*RECORDS FOR PROCESSING*.
----
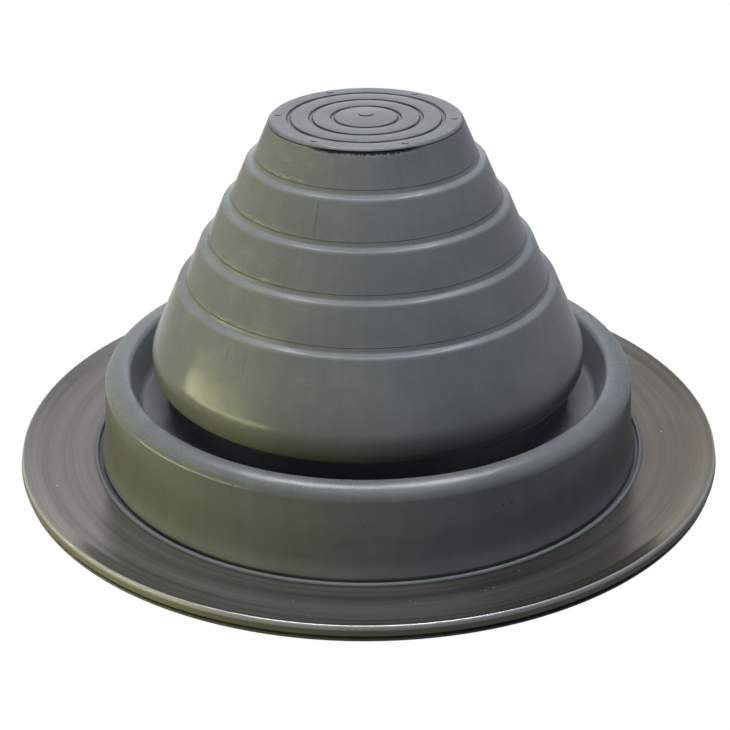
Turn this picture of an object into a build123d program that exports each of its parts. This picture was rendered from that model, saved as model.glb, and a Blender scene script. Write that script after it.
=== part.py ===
----
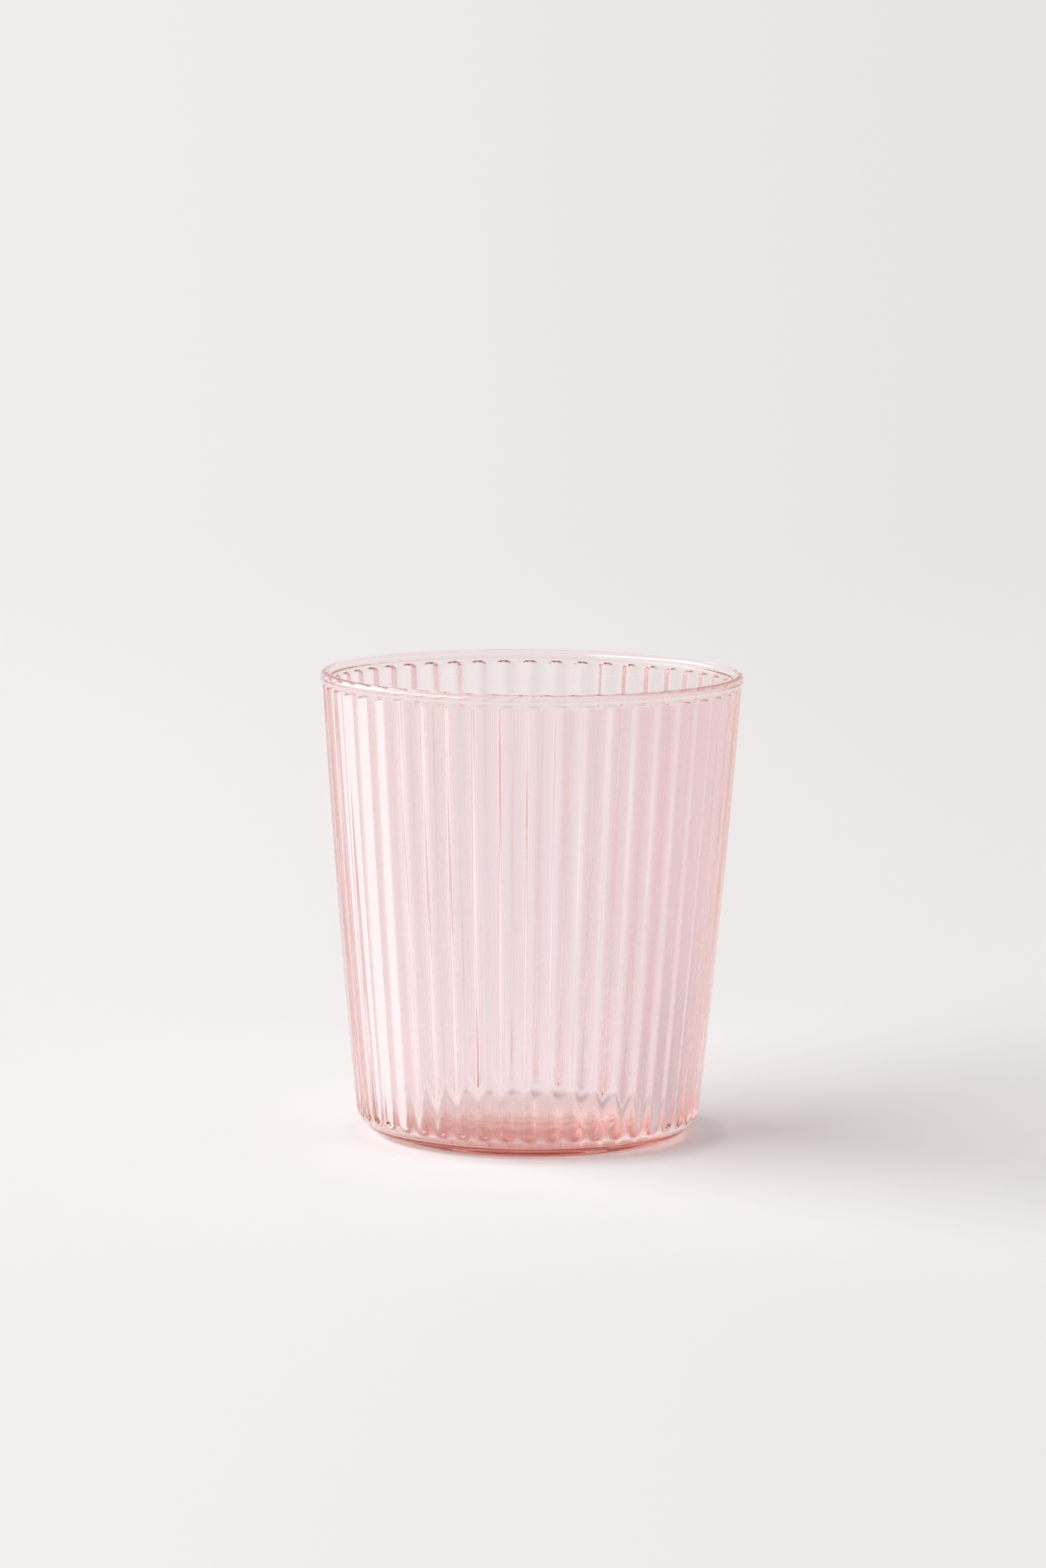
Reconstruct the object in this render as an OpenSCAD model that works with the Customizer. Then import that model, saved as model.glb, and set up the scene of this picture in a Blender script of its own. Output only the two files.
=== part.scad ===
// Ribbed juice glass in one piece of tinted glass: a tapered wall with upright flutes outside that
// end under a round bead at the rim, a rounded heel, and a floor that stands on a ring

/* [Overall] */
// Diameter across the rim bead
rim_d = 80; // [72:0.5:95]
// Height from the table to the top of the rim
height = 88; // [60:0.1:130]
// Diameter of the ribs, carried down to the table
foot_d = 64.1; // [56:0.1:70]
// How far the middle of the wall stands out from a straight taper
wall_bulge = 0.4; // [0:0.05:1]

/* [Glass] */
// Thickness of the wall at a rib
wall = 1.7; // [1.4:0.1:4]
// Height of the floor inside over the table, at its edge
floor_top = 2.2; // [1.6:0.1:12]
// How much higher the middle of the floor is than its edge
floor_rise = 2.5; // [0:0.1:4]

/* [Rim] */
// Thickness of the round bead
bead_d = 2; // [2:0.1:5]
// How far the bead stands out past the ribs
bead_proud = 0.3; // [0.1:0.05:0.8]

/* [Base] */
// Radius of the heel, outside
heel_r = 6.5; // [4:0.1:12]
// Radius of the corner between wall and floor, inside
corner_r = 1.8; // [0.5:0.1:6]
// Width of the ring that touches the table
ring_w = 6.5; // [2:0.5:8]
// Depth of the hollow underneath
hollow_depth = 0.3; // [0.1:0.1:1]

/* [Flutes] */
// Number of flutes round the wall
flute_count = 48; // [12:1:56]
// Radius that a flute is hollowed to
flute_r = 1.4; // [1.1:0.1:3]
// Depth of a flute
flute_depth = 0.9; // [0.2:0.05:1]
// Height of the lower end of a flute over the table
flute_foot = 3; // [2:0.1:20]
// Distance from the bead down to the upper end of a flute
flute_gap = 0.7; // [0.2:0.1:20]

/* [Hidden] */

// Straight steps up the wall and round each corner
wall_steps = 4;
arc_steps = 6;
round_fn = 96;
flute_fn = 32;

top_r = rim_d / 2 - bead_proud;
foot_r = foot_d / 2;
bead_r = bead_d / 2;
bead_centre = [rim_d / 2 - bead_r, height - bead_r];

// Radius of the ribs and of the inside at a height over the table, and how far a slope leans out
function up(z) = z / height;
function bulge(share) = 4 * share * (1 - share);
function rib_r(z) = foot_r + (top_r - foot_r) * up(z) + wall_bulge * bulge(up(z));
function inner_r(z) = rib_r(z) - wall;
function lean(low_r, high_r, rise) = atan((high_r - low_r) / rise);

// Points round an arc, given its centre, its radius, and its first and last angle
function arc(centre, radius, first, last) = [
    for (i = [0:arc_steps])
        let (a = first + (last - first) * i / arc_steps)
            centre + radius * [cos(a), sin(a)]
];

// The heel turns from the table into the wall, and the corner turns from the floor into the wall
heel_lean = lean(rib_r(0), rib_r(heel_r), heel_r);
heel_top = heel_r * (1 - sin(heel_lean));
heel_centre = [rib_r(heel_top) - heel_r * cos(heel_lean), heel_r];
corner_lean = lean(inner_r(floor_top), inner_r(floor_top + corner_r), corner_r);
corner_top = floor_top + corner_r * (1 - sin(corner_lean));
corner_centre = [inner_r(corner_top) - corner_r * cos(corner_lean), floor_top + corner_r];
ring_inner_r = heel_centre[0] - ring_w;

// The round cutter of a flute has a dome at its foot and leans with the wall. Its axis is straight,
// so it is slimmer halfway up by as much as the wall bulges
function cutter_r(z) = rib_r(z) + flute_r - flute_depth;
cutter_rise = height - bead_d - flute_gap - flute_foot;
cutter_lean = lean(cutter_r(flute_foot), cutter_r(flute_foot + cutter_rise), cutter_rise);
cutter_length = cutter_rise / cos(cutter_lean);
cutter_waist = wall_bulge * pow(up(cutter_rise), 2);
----
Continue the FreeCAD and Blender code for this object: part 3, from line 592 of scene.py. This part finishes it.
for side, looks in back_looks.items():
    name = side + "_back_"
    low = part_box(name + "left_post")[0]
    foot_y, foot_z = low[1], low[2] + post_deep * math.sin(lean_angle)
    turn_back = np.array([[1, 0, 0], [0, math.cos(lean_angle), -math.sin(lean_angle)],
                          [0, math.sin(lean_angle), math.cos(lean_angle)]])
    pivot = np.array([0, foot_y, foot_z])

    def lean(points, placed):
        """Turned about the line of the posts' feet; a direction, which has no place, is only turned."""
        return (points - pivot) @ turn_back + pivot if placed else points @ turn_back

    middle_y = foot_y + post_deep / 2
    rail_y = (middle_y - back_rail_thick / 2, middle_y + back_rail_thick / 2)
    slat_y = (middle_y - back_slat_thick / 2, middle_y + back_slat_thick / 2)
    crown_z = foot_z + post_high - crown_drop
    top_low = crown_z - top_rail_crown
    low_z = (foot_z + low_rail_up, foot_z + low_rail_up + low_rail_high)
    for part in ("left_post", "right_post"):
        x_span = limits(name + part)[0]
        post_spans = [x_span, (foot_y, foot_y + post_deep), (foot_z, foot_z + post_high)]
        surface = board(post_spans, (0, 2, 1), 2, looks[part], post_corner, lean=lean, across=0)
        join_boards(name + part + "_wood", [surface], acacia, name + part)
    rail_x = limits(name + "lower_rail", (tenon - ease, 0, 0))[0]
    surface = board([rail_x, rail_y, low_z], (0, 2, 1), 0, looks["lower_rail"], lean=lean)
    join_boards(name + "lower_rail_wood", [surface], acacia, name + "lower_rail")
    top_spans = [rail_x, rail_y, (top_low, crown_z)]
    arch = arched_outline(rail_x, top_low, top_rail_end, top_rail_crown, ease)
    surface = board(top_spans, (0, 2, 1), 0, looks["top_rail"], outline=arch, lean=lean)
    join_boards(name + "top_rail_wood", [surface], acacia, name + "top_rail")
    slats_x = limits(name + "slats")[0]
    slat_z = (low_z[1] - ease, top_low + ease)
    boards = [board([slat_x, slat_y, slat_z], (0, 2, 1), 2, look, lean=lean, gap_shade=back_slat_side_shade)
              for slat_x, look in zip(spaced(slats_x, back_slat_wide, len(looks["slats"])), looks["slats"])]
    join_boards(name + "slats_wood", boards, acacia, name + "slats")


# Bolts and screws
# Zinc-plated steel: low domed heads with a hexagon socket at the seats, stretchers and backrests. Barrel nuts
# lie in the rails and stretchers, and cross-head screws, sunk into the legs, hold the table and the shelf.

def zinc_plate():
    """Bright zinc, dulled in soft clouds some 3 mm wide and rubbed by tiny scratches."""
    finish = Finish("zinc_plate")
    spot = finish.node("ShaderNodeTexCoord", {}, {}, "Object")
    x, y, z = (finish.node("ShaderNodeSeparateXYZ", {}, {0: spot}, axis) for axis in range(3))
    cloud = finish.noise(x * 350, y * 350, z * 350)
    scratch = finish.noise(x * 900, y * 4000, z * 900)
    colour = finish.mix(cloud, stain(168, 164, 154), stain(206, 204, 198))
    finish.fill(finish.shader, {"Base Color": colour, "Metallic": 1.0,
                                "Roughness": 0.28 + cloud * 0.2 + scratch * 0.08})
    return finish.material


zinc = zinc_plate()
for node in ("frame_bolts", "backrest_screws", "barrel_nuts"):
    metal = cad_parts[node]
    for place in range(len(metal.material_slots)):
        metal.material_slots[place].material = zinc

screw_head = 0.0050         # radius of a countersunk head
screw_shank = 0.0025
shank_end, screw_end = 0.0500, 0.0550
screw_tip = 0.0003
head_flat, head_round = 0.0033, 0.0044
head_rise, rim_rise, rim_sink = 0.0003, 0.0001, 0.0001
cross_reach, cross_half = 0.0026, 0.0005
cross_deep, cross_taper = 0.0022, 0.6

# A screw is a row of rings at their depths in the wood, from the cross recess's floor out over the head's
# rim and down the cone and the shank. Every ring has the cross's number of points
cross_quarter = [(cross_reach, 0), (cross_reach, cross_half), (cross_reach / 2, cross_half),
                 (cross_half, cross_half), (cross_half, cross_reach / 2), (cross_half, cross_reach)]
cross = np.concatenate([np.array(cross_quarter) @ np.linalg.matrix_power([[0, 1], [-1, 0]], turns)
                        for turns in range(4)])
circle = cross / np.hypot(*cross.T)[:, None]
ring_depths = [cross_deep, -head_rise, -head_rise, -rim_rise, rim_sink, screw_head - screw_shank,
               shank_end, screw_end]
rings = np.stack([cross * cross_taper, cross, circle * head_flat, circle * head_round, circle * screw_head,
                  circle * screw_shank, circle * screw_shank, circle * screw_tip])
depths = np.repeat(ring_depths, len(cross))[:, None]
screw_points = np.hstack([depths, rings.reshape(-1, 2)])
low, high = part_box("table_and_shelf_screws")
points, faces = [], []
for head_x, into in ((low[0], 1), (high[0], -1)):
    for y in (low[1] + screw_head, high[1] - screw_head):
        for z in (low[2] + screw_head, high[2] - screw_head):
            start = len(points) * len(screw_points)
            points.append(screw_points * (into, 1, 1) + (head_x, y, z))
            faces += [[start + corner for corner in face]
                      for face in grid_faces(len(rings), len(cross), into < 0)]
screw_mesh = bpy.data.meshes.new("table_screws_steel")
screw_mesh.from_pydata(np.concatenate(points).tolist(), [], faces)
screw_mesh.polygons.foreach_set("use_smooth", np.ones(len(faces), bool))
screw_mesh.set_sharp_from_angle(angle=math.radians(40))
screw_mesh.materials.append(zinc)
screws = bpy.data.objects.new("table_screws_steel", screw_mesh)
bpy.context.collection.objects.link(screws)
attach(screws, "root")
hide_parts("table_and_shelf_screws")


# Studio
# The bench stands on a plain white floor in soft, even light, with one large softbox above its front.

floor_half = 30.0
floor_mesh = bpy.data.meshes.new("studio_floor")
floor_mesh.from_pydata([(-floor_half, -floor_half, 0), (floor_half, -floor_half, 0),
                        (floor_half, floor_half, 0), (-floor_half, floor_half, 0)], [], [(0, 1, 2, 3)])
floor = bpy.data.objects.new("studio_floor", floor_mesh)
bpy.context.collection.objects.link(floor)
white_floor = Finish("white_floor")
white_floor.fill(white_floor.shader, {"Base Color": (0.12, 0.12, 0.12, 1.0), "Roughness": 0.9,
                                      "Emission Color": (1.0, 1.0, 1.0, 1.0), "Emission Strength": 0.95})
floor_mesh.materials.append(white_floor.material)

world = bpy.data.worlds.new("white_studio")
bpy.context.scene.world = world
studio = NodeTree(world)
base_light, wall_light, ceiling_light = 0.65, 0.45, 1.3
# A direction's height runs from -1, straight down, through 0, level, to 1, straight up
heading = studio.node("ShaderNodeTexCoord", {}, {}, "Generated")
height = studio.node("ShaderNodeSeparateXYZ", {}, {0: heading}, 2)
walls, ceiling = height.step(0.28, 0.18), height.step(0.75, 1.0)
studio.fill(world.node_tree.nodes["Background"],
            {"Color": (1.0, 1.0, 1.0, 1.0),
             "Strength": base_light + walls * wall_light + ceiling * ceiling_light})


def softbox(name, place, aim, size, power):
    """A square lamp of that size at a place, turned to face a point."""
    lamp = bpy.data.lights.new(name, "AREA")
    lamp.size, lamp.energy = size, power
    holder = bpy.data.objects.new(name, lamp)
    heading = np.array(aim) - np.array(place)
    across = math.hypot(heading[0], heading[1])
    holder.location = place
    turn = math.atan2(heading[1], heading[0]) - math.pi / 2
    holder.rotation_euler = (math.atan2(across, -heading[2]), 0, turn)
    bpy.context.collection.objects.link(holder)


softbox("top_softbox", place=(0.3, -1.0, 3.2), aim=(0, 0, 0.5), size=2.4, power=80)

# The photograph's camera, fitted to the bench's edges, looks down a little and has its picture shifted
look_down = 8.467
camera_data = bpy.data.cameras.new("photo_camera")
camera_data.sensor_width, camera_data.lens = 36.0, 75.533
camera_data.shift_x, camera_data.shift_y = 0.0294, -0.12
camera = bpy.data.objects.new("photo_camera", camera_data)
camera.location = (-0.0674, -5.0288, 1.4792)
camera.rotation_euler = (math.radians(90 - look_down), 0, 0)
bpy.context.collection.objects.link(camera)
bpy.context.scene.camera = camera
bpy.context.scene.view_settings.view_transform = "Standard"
----
*GIVEN EXERCISE*. Give the exact lines, and only those, from the line containing "Reconstruct the object" through the line containing "stands on a ring" in the entries above.

*OUTPUT OF THE EXERCISE*.
Reconstruct the object in this render as an OpenSCAD model that works with the Customizer. Then import that model, saved as model.glb, and set up the scene of this picture in a Blender script of its own. Output only the two files.
=== part.scad ===
// Ribbed juice glass in one piece of tinted glass: a tapered wall with upright flutes outside that
// end under a round bead at the rim, a rounded heel, and a floor that stands on a ring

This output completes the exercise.